* [STATED PROBLEM]
Print the data exactly as it is given, please.

---------- DATA LINES ----------

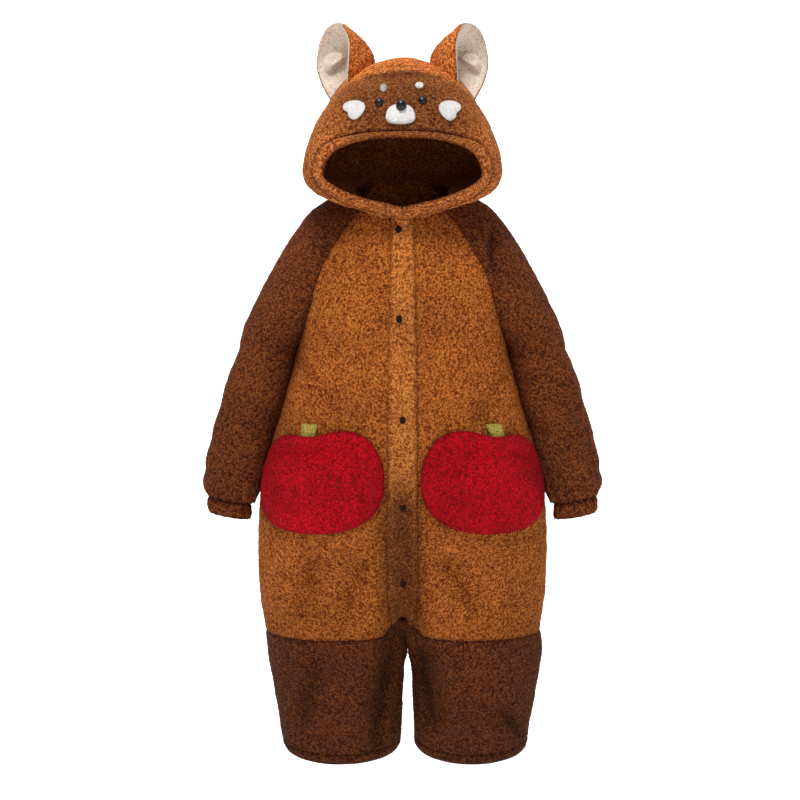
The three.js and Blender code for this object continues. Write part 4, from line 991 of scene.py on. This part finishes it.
def stem_outline(turn, lean):
    x, z = power(np.cos(turn), 7), power(np.sin(turn), 7)
    return (STEM["half"] + STEM["flare"] * z) * x - lean * z, STEM["height"] / 2 * z


for mirrored, label in enumerate(("left", "right")):
    patch(f"pocket_{label}", lambda a, b: on_front(POCKET["round"] + a, POCKET["z"] + b), apple,
          (POCKET["half"], POCKET["height"]), gape, rounded(1.5, POCKET["wall"] + 1, 14), "red",
          mirrored=mirrored, sag=sagging(POCKET["sag"][mirrored]))
    patch(f"stem_{label}", lambda a, b: on_front(STEM["round"] + a, STEM["z"] + b),
          lambda turn: stem_outline(turn, STEM["lean"][mirrored]), (14, 12),
          lambda s, t: POCKET["lift"] + 0 * s * t, rounded(1.6, STEM["wall"] + 0.6, 8), "olive", "felt",
          mirrored=mirrored)

# Face: finish, place, half size, thickness at edge and middle, power, taper, depth and turn of the
# notch, height of what lies under it
FACE = [
    ("muzzle", "white", (-3, 132.5), (20.5, 14.5), (2.5, 7), 2.6, 0.16, (0, 0), 0),
    ("nose", "black", (-2, 142.5), (7.5, 7.5), (1.5, 7), 2, 0, (0, 0), 7.4),
    ("cheek_right", "white", (-69, 139), (15, 14), (2, 3.6), 2, -0.34, (0.26, 3.5), 0.5),
    ("cheek_left", "white", (67, 138), (15, 14.5), (2, 3.6), 2, -0.34, (0.26, -0.3), 0.5),
    ("brow_right", "grey", (-27.5, 172.5), (5, 6.5), (1.4, 2.6), 2, 0, (0, 0), 0),
    ("brow_left", "white", (24, 176.5), (6, 5), (1.4, 2.6), 2, 0, (0, 0), 0),
    ("eye_right", "black", (-33.5, 150.5), (6.5, 6), (1, 4.5), 2, 0, (0, 0), 0),
    ("eye_left", "black", (28.5, 153.5), (6.5, 6), (1, 4.5), 2, 0, (0, 0), 0)]
for name, finish, (x, z), (wide, high), (edge, dome), n, taper, (notch, notch_at), under in FACE:
    def outline(turn):
        lobe = 1 - notch * np.exp((np.cos(turn - notch_at) - 1) / 0.05)
        across, up = power(np.cos(turn), n), power(np.sin(turn), n)
        return wide * lobe * (1 - taper * up) * across, high * lobe * up

    patch(name, lambda a, b: seen_from_front(hood_tree, x + a, z + b), outline, (wide, high),
          lambda s, t: 0.8 + under + 0 * s * t, rounded(edge, dome), finish,
          "felt" if finish == "black" else "plush")

# Snaps
band_tree = tree_of(placket)
for k, (x, z) in enumerate(SNAPS):
    patch(f"snap_{k + 1}", lambda a, b: seen_from_front(band_tree, x + a, z + b),
          lambda turn: (SNAP[0] * np.cos(turn), SNAP[1] * np.sin(turn)), SNAP, lambda s, t: 0.5 + 0 * s * t,
          rounded(1.2, 3.4), "snap", "felt")

# Floor, light and camera: a pale sweep of floor and backdrop behind, one soft light above in front
SWEEP = dict(width=30, front=-9, back=2.6, curve=2.0, top=9, floor=-0.95, glow=0.72)
WORLD_LIGHT = 0.3
profile = [(SWEEP["front"], SWEEP["floor"])]
for k in range(25):
    turn = math.pi / 2 * k / 24
    profile.append((SWEEP["back"] + SWEEP["curve"] * math.sin(turn),
                    SWEEP["floor"] + SWEEP["curve"] * (1 - math.cos(turn))))
profile.append((SWEEP["back"] + SWEEP["curve"], SWEEP["top"]))
sweep = bpy.data.meshes.new("floor")
sweep.from_pydata([(x * SWEEP["width"] / 2, y, z) for y, z in profile for x in (-1, 1)], [],
                  [(2 * k, 2 * k + 1, 2 * k + 3, 2 * k + 2) for k in range(len(profile) - 1)])
sweep.shade_smooth()
sweep_material, _, _, sweep_shader = plain_material("floor_white", (0.95, 0.95, 0.95, 1), 1)
sweep_shader.inputs["Emission Color"].default_value = (1, 1, 1, 1)
sweep_shader.inputs["Emission Strength"].default_value = SWEEP["glow"]
sweep.materials.append(sweep_material)
floor = bpy.data.objects.new("floor", sweep)
bpy.context.scene.collection.objects.link(floor)

world = bpy.data.worlds.new("studio")
bpy.context.scene.world = world
world.use_nodes = True
world.node_tree.nodes["Background"].inputs["Color"].default_value = (1, 1, 1, 1)
world.node_tree.nodes["Background"].inputs["Strength"].default_value = WORLD_LIGHT


def area_light(name, place, target, size, power_watts):
    light = bpy.data.lights.new(name, "AREA")
    light.shape = "DISK"
    light.size = size
    light.energy = power_watts
    lamp = bpy.data.objects.new(name, light)
    lamp.location = place
    lamp.rotation_euler = (Vector(target) - Vector(place)).to_track_quat("-Z", "Y").to_euler()
    bpy.context.scene.collection.objects.link(lamp)


area_light("key", (-0.3, -0.95, 2.05), (0, 0, -0.1), 0.9, 52)
area_light("fill", (1.2, -2.4, 0.4), (0, 0, -0.3), 1.2, 5)

camera = bpy.data.objects.new("camera", bpy.data.cameras.new("camera"))
bpy.context.scene.collection.objects.link(camera)
bpy.context.scene.camera = camera
camera.location = (PICTURE_MIDDLE[0] * MM, -CAMERA_AWAY * MM, CAMERA_HEIGHT * MM)
target = Vector((PICTURE_MIDDLE[0] * MM, 0, CAMERA_AIM * MM))
camera.rotation_euler = (target - camera.location).to_track_quat("-Z", "Y").to_euler()
camera.data.sensor_width = SENSOR
camera.data.lens = SENSOR * (target - camera.location).length / (PICTURE_SPAN * MM)
camera.data.shift_y = (PICTURE_MIDDLE[1] - CAMERA_AIM) / PICTURE_SPAN
bpy.context.scene.view_settings.view_transform = "Standard"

----------

* [OUTPUT BELOW]
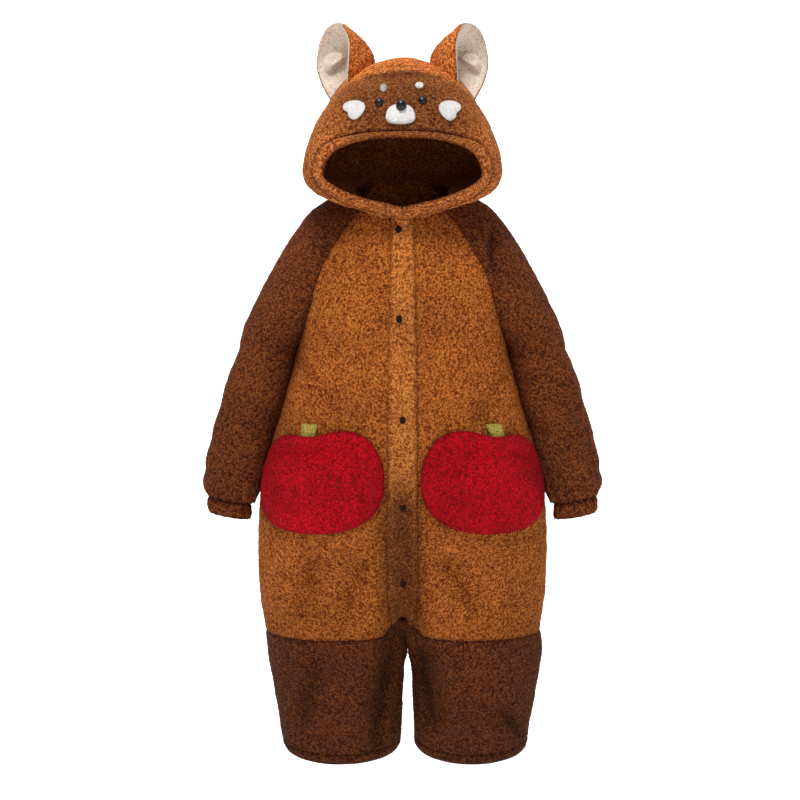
The three.js and Blender code for this object continues. Write part 4, from line 991 of scene.py on. This part finishes it.
def stem_outline(turn, lean):
    x, z = power(np.cos(turn), 7), power(np.sin(turn), 7)
    return (STEM["half"] + STEM["flare"] * z) * x - lean * z, STEM["height"] / 2 * z


for mirrored, label in enumerate(("left", "right")):
    patch(f"pocket_{label}", lambda a, b: on_front(POCKET["round"] + a, POCKET["z"] + b), apple,
          (POCKET["half"], POCKET["height"]), gape, rounded(1.5, POCKET["wall"] + 1, 14), "red",
          mirrored=mirrored, sag=sagging(POCKET["sag"][mirrored]))
    patch(f"stem_{label}", lambda a, b: on_front(STEM["round"] + a, STEM["z"] + b),
          lambda turn: stem_outline(turn, STEM["lean"][mirrored]), (14, 12),
          lambda s, t: POCKET["lift"] + 0 * s * t, rounded(1.6, STEM["wall"] + 0.6, 8), "olive", "felt",
          mirrored=mirrored)

# Face: finish, place, half size, thickness at edge and middle, power, taper, depth and turn of the
# notch, height of what lies under it
FACE = [
    ("muzzle", "white", (-3, 132.5), (20.5, 14.5), (2.5, 7), 2.6, 0.16, (0, 0), 0),
    ("nose", "black", (-2, 142.5), (7.5, 7.5), (1.5, 7), 2, 0, (0, 0), 7.4),
    ("cheek_right", "white", (-69, 139), (15, 14), (2, 3.6), 2, -0.34, (0.26, 3.5), 0.5),
    ("cheek_left", "white", (67, 138), (15, 14.5), (2, 3.6), 2, -0.34, (0.26, -0.3), 0.5),
    ("brow_right", "grey", (-27.5, 172.5), (5, 6.5), (1.4, 2.6), 2, 0, (0, 0), 0),
    ("brow_left", "white", (24, 176.5), (6, 5), (1.4, 2.6), 2, 0, (0, 0), 0),
    ("eye_right", "black", (-33.5, 150.5), (6.5, 6), (1, 4.5), 2, 0, (0, 0), 0),
    ("eye_left", "black", (28.5, 153.5), (6.5, 6), (1, 4.5), 2, 0, (0, 0), 0)]
for name, finish, (x, z), (wide, high), (edge, dome), n, taper, (notch, notch_at), under in FACE:
    def outline(turn):
        lobe = 1 - notch * np.exp((np.cos(turn - notch_at) - 1) / 0.05)
        across, up = power(np.cos(turn), n), power(np.sin(turn), n)
        return wide * lobe * (1 - taper * up) * across, high * lobe * up

    patch(name, lambda a, b: seen_from_front(hood_tree, x + a, z + b), outline, (wide, high),
          lambda s, t: 0.8 + under + 0 * s * t, rounded(edge, dome), finish,
          "felt" if finish == "black" else "plush")

# Snaps
band_tree = tree_of(placket)
for k, (x, z) in enumerate(SNAPS):
    patch(f"snap_{k + 1}", lambda a, b: seen_from_front(band_tree, x + a, z + b),
          lambda turn: (SNAP[0] * np.cos(turn), SNAP[1] * np.sin(turn)), SNAP, lambda s, t: 0.5 + 0 * s * t,
          rounded(1.2, 3.4), "snap", "felt")

# Floor, light and camera: a pale sweep of floor and backdrop behind, one soft light above in front
SWEEP = dict(width=30, front=-9, back=2.6, curve=2.0, top=9, floor=-0.95, glow=0.72)
WORLD_LIGHT = 0.3
profile = [(SWEEP["front"], SWEEP["floor"])]
for k in range(25):
    turn = math.pi / 2 * k / 24
    profile.append((SWEEP["back"] + SWEEP["curve"] * math.sin(turn),
                    SWEEP["floor"] + SWEEP["curve"] * (1 - math.cos(turn))))
profile.append((SWEEP["back"] + SWEEP["curve"], SWEEP["top"]))
sweep = bpy.data.meshes.new("floor")
sweep.from_pydata([(x * SWEEP["width"] / 2, y, z) for y, z in profile for x in (-1, 1)], [],
                  [(2 * k, 2 * k + 1, 2 * k + 3, 2 * k + 2) for k in range(len(profile) - 1)])
sweep.shade_smooth()
sweep_material, _, _, sweep_shader = plain_material("floor_white", (0.95, 0.95, 0.95, 1), 1)
sweep_shader.inputs["Emission Color"].default_value = (1, 1, 1, 1)
sweep_shader.inputs["Emission Strength"].default_value = SWEEP["glow"]
sweep.materials.append(sweep_material)
floor = bpy.data.objects.new("floor", sweep)
bpy.context.scene.collection.objects.link(floor)

world = bpy.data.worlds.new("studio")
bpy.context.scene.world = world
world.use_nodes = True
world.node_tree.nodes["Background"].inputs["Color"].default_value = (1, 1, 1, 1)
world.node_tree.nodes["Background"].inputs["Strength"].default_value = WORLD_LIGHT


def area_light(name, place, target, size, power_watts):
    light = bpy.data.lights.new(name, "AREA")
    light.shape = "DISK"
    light.size = size
    light.energy = power_watts
    lamp = bpy.data.objects.new(name, light)
    lamp.location = place
    lamp.rotation_euler = (Vector(target) - Vector(place)).to_track_quat("-Z", "Y").to_euler()
    bpy.context.scene.collection.objects.link(lamp)


area_light("key", (-0.3, -0.95, 2.05), (0, 0, -0.1), 0.9, 52)
area_light("fill", (1.2, -2.4, 0.4), (0, 0, -0.3), 1.2, 5)

camera = bpy.data.objects.new("camera", bpy.data.cameras.new("camera"))
bpy.context.scene.collection.objects.link(camera)
bpy.context.scene.camera = camera
camera.location = (PICTURE_MIDDLE[0] * MM, -CAMERA_AWAY * MM, CAMERA_HEIGHT * MM)
target = Vector((PICTURE_MIDDLE[0] * MM, 0, CAMERA_AIM * MM))
camera.rotation_euler = (target - camera.location).to_track_quat("-Z", "Y").to_euler()
camera.data.sensor_width = SENSOR
camera.data.lens = SENSOR * (target - camera.location).length / (PICTURE_SPAN * MM)
camera.data.shift_y = (PICTURE_MIDDLE[1] - CAMERA_AIM) / PICTURE_SPAN
bpy.context.scene.view_settings.view_transform = "Standard"